Dogs normally suffer from mast cell tumours after the age of eight. The cause of the tumour is unknown, although speculation exists that the cause may be a virus, according to Doctors Foster and Smith Pet Education.com. A genetic prevalence appears to exist for mast cell tumours. Certain breeds such as the boxer, English bulldog, golden retriever, cocker spaniel and schnauzer are at increased risk, according to Mar Vista Animal Medical Center. Humans do not get mast cell cancer.
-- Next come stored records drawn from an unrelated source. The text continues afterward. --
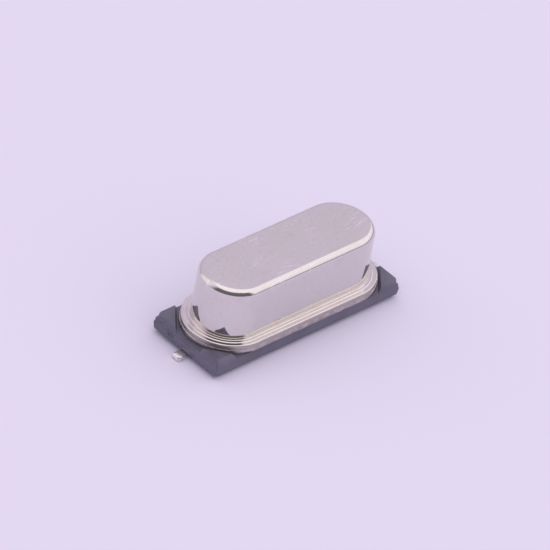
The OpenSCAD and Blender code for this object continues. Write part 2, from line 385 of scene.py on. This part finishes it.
def racetrack_tree():
    """Carries a filleted section round a racetrack. The section is a line of points (r, 0, z)."""
    tree = bpy.data.node_groups.new("Racetrack sweep", "GeometryNodeTree")
    given = sweep_inputs(tree)
    section, points = filleted_section(tree, given)
    stations = calc(tree, "MULTIPLY", calc(tree, "ADD", given["Arc Steps"], given["Straight Steps"]), 2.0)
    inputs = {"Vertices X": calc(tree, "ADD", stations, 1.0), "Vertices Y": points}
    grid = put(tree, "GeometryNodeMeshGrid", inputs).outputs["Mesh"]

    index = put(tree, "GeometryNodeInputIndex").outputs[0]
    station = calc(tree, "FLOOR", calc(tree, "DIVIDE", calc(tree, "ADD", index, 0.5), points))
    place = calc(tree, "SUBTRACT", index, calc(tree, "MULTIPLY", station, points))
    position = put(tree, "GeometryNodeInputPosition").outputs[0]
    length = put(tree, "GeometryNodeSplineParameter").outputs["Length"]
    reach = read_section(tree, section, length, place, "FLOAT")
    profile = put(tree, "ShaderNodeSeparateXYZ",
                  {0: read_section(tree, section, position, place, "FLOAT_VECTOR")}).outputs

    half, turn, run = way_round(tree, given, station)
    second = calc(tree, "MODULO", half, 2.0)
    sign = calc(tree, "SUBTRACT", 1.0, calc(tree, "MULTIPLY", second, 2.0))
    centre = arc_centre(tree, given, profile[0], second, run)
    angle = calc(tree, "ADD", calc(tree, "MULTIPLY", turn, math.pi), math.pi / 2)
    across_x, across_y = calc(tree, "COSINE", angle), calc(tree, "SINE", angle)

    def at(radius):
        x = calc(tree, "ADD", centre, calc(tree, "MULTIPLY", radius, across_x))
        y = calc(tree, "MULTIPLY", radius, across_y)
        spot = {0: calc(tree, "MULTIPLY", x, sign), 1: calc(tree, "MULTIPLY", y, sign), 2: profile[2]}
        return put(tree, "ShaderNodeCombineXYZ", spot).outputs[0]

    plain = at(profile[0])
    bitten = at(bitten_radius(tree, given, profile[0], plain))
    final = vector_step(tree, "ADD", {0: bitten, 1: sheet_drift(tree, given, plain)})
    finish_sweep(tree, given, grid, final, track_place(tree, given, half, turn, run, reach))
    return tree


def racetrack_piece(name, section, material, **values):
    """section is a list of (r, z, fillet radius); values name the tree's inputs."""
    mesh = bpy.data.meshes.new(name)
    mesh.from_pydata([(r, 0, z) for r, z, _ in section], [(i, i + 1) for i in range(len(section) - 1)], [])
    fillet = mesh.attributes.new("fillet", "FLOAT", "POINT")
    fillet.data.foreach_set("value", [radius for _, _, radius in section])
    obj = mesh_object(name, mesh)
    modifier = obj.modifiers.new("sweep", "NODES")
    modifier.node_group = RACETRACK
    given = {**SWEEP_VALUES, "Material": material, **values}
    for socket in RACETRACK.interface.items_tree:
        if socket.in_out == "INPUT" and socket.name in given:
            modifier[socket.identifier] = given[socket.name]
    return seal(flatten(obj))


RACETRACK = racetrack_tree()


# ---------------------------------------------------------------- colours
CAN_CLOUDS = (0.725, 0.69, 0.655, 1), (0.755, 0.71, 0.69, 1)
CAN_SPECK = (0.42, 0.30, 0.28, 1)
CAN_MOTTLE = (0.62, 0.575, 0.555, 1)
CAN_ROSE = (0.70, 0.60, 0.57, 1)
CAN_STRAW = (0.70, 0.70, 0.64, 1)
CAN_WORN = (0.62, 0.55, 0.53, 1)
CAN_EDGE = (0.46, 0.41, 0.41, 1)
CAN_SCRATCH = (0.92, 0.88, 0.86, 1)
WELD_TONES = (0.60, 0.54, 0.53, 1), (0.42, 0.37, 0.37, 1)
SLATE_TONES = (0.090, 0.085, 0.120, 1), (0.130, 0.123, 0.172, 1)
TIN_TONES = (0.90, 0.86, 0.85, 1), (0.78, 0.74, 0.73, 1)
GLASS_TONES = (0.03, 0.06, 0.055, 1), (0.06, 0.11, 0.095, 1)
STRIP_TONES = (0.66, 0.62, 0.54, 1), (0.56, 0.52, 0.45, 1)
QUARTZ_TONES = (0.86, 0.9, 0.93, 1), (0.93, 0.95, 0.97, 1)
SILVER_TONES = (0.90, 0.89, 0.87, 1), (0.82, 0.80, 0.76, 1)
ADHESIVE_TONES = (0.38, 0.38, 0.39, 1), (0.55, 0.55, 0.56, 1)


# ---------------------------------------------------------------- materials
def new_material(name, **values):
    """A material with one Principled shader; values are set on its own sockets."""
    material = bpy.data.materials.new(name)
    material.use_nodes = True
    shader = material.node_tree.nodes["Principled BSDF"]
    for key, value in values.items():
        shader.inputs[key.replace("_", " ")].default_value = value
    return material, material.node_tree, shader


def object_coords(tree):
    """Place on the piece, in metres from the origin."""
    return put(tree, "ShaderNodeTexCoord").outputs["Object"]


def bump(tree, shader, height, distance, strength=1.0, after=None):
    """Relief on the surface, laid over the relief named by after."""
    inputs = {"Height": height, "Distance": distance, "Strength": strength}
    if after:
        inputs["Normal"] = after
    relief = put(tree, "ShaderNodeBump", inputs).outputs[0]
    feed(tree, shader.inputs["Normal"], relief)
    return relief


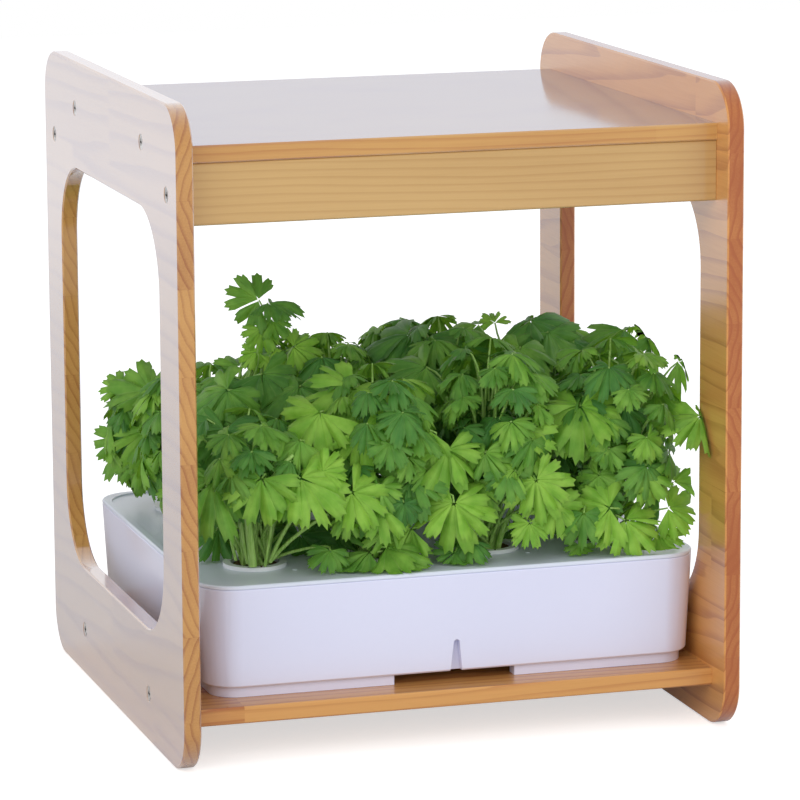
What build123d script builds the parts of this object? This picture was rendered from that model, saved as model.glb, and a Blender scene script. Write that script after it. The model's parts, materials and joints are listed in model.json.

Dogs that suffer from a mast cell tumour often exhibit symptoms that the owner will not recognise as being related because the tumour releases toxins into the dog's system which causes it to vomit, suffer diarrhoea with blood, lethargy, blood clotting issues and a feeling of being unwell. When stimulated by pressure the mast cells release histamines, serotonin, proteolytic enzymes, heparin and prostaglandin into the body in toxic excess, which causes the dog to suffer a variety of symptoms that appear to be unrelated to the tumour on the dog's paw. The location of the mast cell tumour on the dogs paw often means that the tumour is continuously stimulated, making the dog appear quite ill.
The veterinarian will possibly take a biopsy of the paw tumour and will order several blood tests to help detect the chemicals the mast cells release. Once the veterinarian is reasonably sure the dog has a paw mast cell tumour, he will order further tests such as CAT scans and ultrasounds to determine if the cancer has spread beyond the dog's paw.
Prompt surgical removal of the infected area is the first step in treatment. Further treatment may include localised radiation and systemic chemotherapy if the cancer is aggressive or has metastasised to other areas of the body. Veterinarians often prescribe prednisone for treatment by itself or with a combination of other chemotherapy drugs such as mitoxantrone, L-asparaginase, vinblastine, vincristine, cyclophosphamide or doxorubicin.
Dogs with complete surgical resection of the tumour have a promising prognosis. Mast cell tumours that are widespread and aggressive rarely respond well to surgery, radiation or chemotherapy. Tumours that arise in the dog's paw nail bed tend to be extremely aggressive, according to Mar Vista Animal Medical Center.